Quote the lines exactly, starting with the line that contains "side_panel_left();" and ending with the line that contains "NODES[node].hide_render = NODES[node].hide_viewport", and leave out all other lines.

__Records for this exercise__
- - -

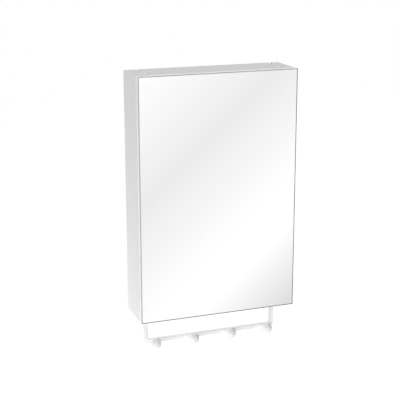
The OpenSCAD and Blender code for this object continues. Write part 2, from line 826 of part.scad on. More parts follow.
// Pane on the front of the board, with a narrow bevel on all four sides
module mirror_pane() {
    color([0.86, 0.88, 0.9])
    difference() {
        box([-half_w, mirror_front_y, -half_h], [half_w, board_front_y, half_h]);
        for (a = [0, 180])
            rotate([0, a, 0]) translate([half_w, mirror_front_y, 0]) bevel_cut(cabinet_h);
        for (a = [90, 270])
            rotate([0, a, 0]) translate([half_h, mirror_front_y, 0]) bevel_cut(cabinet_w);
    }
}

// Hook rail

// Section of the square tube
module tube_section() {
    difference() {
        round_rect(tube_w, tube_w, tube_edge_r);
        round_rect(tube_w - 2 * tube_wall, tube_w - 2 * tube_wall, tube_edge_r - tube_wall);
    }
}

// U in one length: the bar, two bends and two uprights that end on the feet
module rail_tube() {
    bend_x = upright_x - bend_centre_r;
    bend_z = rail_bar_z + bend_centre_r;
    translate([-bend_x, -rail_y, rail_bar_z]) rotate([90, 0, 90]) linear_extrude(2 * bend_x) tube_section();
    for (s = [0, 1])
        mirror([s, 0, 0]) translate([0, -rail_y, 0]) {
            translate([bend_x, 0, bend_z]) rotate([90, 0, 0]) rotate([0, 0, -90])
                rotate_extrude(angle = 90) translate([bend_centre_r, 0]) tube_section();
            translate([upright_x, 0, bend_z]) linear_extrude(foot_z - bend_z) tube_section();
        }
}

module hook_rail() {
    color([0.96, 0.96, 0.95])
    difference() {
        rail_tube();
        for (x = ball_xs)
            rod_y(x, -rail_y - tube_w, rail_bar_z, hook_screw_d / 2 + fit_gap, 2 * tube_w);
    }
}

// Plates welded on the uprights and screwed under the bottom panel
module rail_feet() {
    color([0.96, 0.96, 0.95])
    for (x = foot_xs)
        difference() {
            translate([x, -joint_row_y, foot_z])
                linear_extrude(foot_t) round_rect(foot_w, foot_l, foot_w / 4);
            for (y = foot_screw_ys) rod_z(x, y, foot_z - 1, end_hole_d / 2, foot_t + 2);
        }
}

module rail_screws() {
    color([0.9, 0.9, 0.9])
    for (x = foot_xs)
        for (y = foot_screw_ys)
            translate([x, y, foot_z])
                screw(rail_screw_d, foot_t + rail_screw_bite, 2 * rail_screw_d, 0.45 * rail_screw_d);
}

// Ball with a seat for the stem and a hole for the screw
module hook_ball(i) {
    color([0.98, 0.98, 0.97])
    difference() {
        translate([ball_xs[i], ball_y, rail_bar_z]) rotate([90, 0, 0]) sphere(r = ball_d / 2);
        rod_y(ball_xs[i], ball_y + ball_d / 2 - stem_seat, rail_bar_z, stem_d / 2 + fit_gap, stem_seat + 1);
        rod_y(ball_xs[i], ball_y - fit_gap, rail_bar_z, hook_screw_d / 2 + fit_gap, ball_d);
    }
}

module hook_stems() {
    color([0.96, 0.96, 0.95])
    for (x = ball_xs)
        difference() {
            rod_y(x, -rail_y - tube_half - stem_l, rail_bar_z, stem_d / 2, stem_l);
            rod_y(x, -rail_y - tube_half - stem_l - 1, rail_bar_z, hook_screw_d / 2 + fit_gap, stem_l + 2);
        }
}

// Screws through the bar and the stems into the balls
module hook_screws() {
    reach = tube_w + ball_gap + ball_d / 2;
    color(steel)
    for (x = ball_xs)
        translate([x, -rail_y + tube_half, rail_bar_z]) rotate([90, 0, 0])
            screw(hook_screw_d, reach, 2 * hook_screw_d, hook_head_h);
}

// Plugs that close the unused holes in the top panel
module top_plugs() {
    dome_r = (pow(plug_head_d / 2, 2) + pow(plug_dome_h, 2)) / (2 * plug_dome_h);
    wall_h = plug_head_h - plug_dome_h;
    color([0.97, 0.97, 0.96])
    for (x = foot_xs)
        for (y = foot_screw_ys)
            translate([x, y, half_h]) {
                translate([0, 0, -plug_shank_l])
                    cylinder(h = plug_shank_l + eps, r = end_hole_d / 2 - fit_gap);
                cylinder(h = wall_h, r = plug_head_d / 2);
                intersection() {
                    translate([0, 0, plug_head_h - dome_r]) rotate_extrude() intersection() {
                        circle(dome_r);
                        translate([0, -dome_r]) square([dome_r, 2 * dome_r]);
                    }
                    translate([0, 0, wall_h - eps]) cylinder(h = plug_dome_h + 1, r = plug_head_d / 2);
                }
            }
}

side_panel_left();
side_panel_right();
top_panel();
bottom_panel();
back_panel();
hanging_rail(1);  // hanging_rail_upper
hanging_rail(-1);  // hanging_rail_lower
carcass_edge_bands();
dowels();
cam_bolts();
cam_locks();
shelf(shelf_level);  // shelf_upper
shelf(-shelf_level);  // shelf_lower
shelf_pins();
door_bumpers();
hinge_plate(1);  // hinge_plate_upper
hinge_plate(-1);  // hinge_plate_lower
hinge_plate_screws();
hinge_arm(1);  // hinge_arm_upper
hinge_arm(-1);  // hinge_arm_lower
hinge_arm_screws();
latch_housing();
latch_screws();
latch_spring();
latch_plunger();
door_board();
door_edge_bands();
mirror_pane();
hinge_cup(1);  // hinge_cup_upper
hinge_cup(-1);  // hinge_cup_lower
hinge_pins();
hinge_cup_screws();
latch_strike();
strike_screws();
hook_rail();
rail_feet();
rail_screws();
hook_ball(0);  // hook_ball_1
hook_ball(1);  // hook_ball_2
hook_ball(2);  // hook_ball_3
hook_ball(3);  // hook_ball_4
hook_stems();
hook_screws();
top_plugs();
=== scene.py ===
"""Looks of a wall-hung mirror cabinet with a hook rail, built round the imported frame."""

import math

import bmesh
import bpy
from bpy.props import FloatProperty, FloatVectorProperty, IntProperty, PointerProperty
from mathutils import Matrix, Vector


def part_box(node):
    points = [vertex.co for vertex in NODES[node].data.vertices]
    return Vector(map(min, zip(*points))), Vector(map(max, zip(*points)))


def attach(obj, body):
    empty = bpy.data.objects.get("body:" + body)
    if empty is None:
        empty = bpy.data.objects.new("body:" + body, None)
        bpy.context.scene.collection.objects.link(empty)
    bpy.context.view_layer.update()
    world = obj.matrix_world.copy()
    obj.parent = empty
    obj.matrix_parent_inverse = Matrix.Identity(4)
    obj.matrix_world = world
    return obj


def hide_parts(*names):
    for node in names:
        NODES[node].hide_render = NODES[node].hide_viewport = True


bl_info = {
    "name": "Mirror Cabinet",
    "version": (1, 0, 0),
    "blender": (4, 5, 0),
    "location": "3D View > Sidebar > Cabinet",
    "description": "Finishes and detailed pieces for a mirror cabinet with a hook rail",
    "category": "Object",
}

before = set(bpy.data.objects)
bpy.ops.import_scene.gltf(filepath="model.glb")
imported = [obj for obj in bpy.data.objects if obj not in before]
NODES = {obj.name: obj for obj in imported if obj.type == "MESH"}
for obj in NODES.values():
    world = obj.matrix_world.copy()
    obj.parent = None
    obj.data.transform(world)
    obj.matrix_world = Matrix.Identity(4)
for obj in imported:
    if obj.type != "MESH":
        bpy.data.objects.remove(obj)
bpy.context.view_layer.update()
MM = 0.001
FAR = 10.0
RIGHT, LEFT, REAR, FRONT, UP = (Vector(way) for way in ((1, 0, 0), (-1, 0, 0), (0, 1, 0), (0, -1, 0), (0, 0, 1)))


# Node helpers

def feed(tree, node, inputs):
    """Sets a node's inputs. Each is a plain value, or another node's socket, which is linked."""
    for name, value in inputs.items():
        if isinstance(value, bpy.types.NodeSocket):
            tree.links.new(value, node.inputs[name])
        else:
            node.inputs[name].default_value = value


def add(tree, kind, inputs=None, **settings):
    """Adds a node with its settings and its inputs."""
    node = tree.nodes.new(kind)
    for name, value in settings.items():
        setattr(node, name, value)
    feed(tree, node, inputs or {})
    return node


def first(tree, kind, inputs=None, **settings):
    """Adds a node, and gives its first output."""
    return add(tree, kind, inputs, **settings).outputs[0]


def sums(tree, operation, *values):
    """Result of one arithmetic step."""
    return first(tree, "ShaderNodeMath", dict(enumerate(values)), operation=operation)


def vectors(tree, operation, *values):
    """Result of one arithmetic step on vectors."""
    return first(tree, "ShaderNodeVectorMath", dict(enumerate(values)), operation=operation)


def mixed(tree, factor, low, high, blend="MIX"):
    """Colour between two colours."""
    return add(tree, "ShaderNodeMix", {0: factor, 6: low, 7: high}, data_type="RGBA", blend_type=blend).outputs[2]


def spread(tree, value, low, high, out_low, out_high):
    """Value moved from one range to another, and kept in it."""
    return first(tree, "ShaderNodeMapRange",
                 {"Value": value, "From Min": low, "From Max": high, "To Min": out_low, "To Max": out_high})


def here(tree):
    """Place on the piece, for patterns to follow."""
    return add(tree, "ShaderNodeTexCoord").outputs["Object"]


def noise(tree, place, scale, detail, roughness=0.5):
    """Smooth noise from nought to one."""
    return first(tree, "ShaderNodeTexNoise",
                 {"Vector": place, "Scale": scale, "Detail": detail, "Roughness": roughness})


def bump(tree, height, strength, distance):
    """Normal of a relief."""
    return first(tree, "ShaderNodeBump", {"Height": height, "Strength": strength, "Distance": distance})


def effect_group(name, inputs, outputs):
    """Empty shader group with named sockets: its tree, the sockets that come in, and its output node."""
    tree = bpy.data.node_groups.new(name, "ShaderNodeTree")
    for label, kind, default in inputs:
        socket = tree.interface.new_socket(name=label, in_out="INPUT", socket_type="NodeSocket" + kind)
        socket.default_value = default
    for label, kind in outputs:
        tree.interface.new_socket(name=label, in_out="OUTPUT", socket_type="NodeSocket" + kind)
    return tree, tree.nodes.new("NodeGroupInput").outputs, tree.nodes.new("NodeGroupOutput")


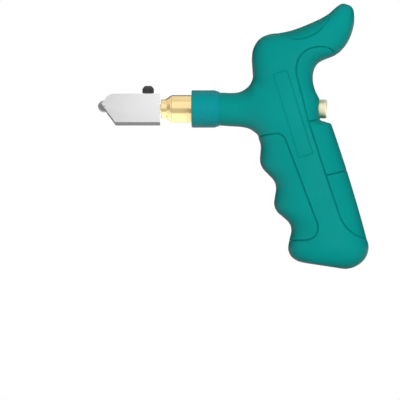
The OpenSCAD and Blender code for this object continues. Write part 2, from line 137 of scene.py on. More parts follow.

- - -

__Answer in full__
side_panel_left();
side_panel_right();
top_panel();
bottom_panel();
back_panel();
hanging_rail(1);  // hanging_rail_upper
hanging_rail(-1);  // hanging_rail_lower
carcass_edge_bands();
dowels();
cam_bolts();
cam_locks();
shelf(shelf_level);  // shelf_upper
shelf(-shelf_level);  // shelf_lower
shelf_pins();
door_bumpers();
hinge_plate(1);  // hinge_plate_upper
hinge_plate(-1);  // hinge_plate_lower
hinge_plate_screws();
hinge_arm(1);  // hinge_arm_upper
hinge_arm(-1);  // hinge_arm_lower
hinge_arm_screws();
latch_housing();
latch_screws();
latch_spring();
latch_plunger();
door_board();
door_edge_bands();
mirror_pane();
hinge_cup(1);  // hinge_cup_upper
hinge_cup(-1);  // hinge_cup_lower
hinge_pins();
hinge_cup_screws();
latch_strike();
strike_screws();
hook_rail();
rail_feet();
rail_screws();
hook_ball(0);  // hook_ball_1
hook_ball(1);  // hook_ball_2
hook_ball(2);  // hook_ball_3
hook_ball(3);  // hook_ball_4
hook_stems();
hook_screws();
top_plugs();
=== scene.py ===
"""Looks of a wall-hung mirror cabinet with a hook rail, built round the imported frame."""

import math

import bmesh
import bpy
from bpy.props import FloatProperty, FloatVectorProperty, IntProperty, PointerProperty
from mathutils import Matrix, Vector


def part_box(node):
    points = [vertex.co for vertex in NODES[node].data.vertices]
    return Vector(map(min, zip(*points))), Vector(map(max, zip(*points)))


def attach(obj, body):
    empty = bpy.data.objects.get("body:" + body)
    if empty is None:
        empty = bpy.data.objects.new("body:" + body, None)
        bpy.context.scene.collection.objects.link(empty)
    bpy.context.view_layer.update()
    world = obj.matrix_world.copy()
    obj.parent = empty
    obj.matrix_parent_inverse = Matrix.Identity(4)
    obj.matrix_world = world
    return obj


def hide_parts(*names):
    for node in names:
        NODES[node].hide_render = NODES[node].hide_viewport = True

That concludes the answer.